Apesar dos vários ataques à sua continuidade, da censura, da suspensão forçada, o jornal voltou sempre mais forte. Ao longo da sua história contou com vários suplementos culturais. Pelas suas páginas passaram nomes como José Saramago, Carlos Drummond de Andrade e José Cardoso Pires, entre muitos outros. Sempre na mão da família do fundador, foi perdendo algum fulgor, até ser comprado pela Global Media Group (grupo a que pertence o DN). Em 2018, a entrada de novos proprietários ligados à região teve o intuito de modernizar o jornal e investir na sua digitalização: "Uma aventura", explica Rui, que veio trabalhar e investir no projeto.

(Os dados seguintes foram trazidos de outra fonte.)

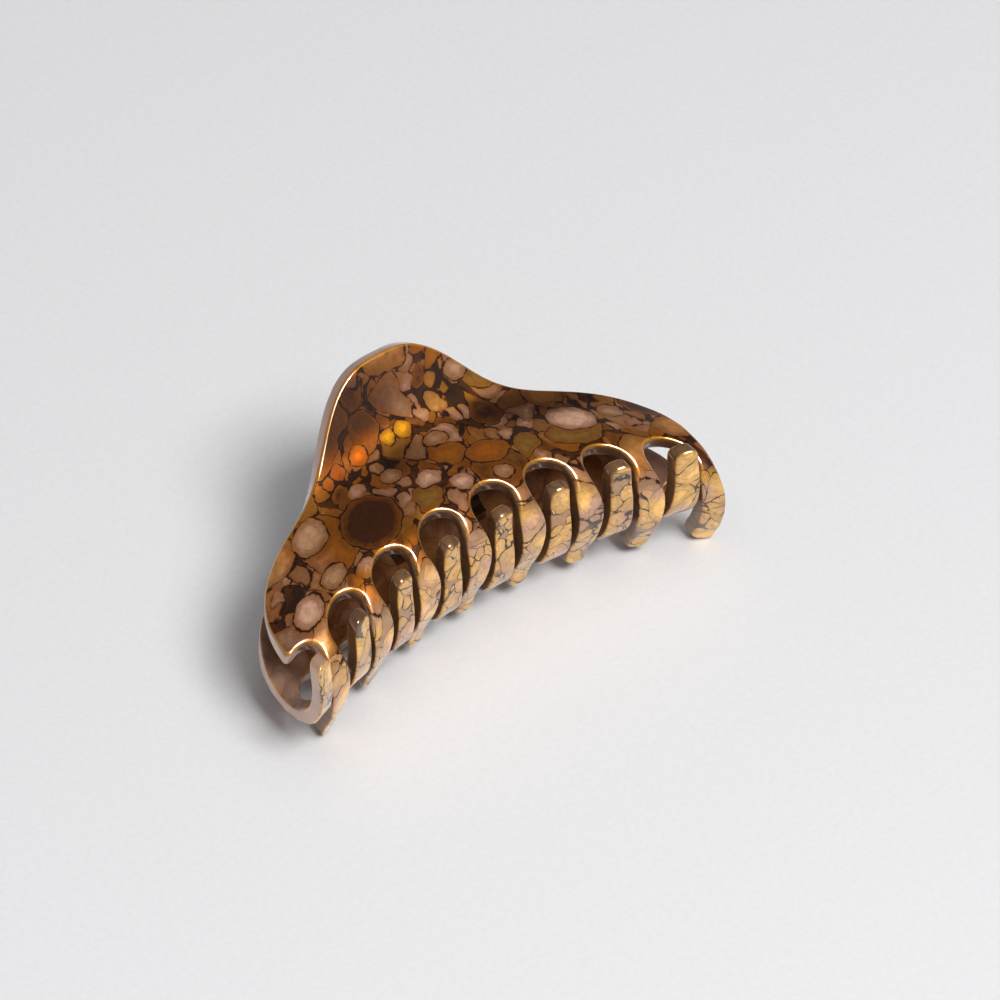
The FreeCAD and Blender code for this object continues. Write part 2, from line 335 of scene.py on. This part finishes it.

O casal começou então a demanda de encontrar casa para alugar. Filipa e Rui percorriam as aldeias em redor do Fundão: "Não queríamos sair de uma cidade para irmos para outra cidade, mesmo que mais pequena". Em dia do jogo de Mundial assistiram por casualidade a uma partida de Portugal no café do Baptista, centro nevrálgico da aldeia. Imediatamente "acharam piada à pinta da aldeia" e Rui atirou com um excesso de confiança que "se Portugal ganhar ficamos aqui". Tal não aconteceu, mas quando saíram do café perceberam que este era o sítio certo, independentemente do desacerto da equipa das quinas frente à baliza uruguaia. Além disso, "foi a única aldeia onde viram um sinal para alugar casa, ao invés do habitual vende- se" lembra Filipa, sorrindo.

O Alcaide também tem outra característica que os encantou. À saída do café da terra, já de noite, depararam-se com um grupo de pessoas a vestir coletes refletores para fazerem uma caminhada. Para Filipa fez-se luz: "Eu quero viver numa aldeia onde se fazem estas coisas". Para ela a adaptação à natureza que os rodeia foi fácil, apesar das saudades do mar, do qual estava a uns passos quando vivia nas Caldas da Rainha, de onde é natural. Em relação ao emprego, a tarefa foi mais árdua: "Ter trabalho aqui não é fácil". O que a obrigou a manter muitos dos trabalhos de edição de vídeo em Lisboa e só agora começa a ter algum na região. Rui lembra que "não é tudo um mar de rosas", pois as indústrias criativas aqui têm muitas dificuldades de sobrevivência face à ausência de oportunidades.

"É preciso ter algum pragmatismo, porque, apesar de o custo de vida ser mais baixo, a dinâmica económica não cria oportunidades de emprego", explica, enquanto apela às pessoas que estudem bem as oportunidades de trabalho quando tomam este tipo de opção. Para eles a ideia de mudar de vida incluia o objetivo de ter uma criança que pudesse "andar a brincar na rua de joelhos esfolados, livre". Quando conversámos junto à pequena horta no quintal sob o olhar atento do Bruce Lee, o gato residente da casa, estava Filipa grávida. Entretanto, a pequena aldeia do Alcaide, no meio da natureza e a uns quinze minutos do Fundão já tem nova residente: a Maria Rita nasceu.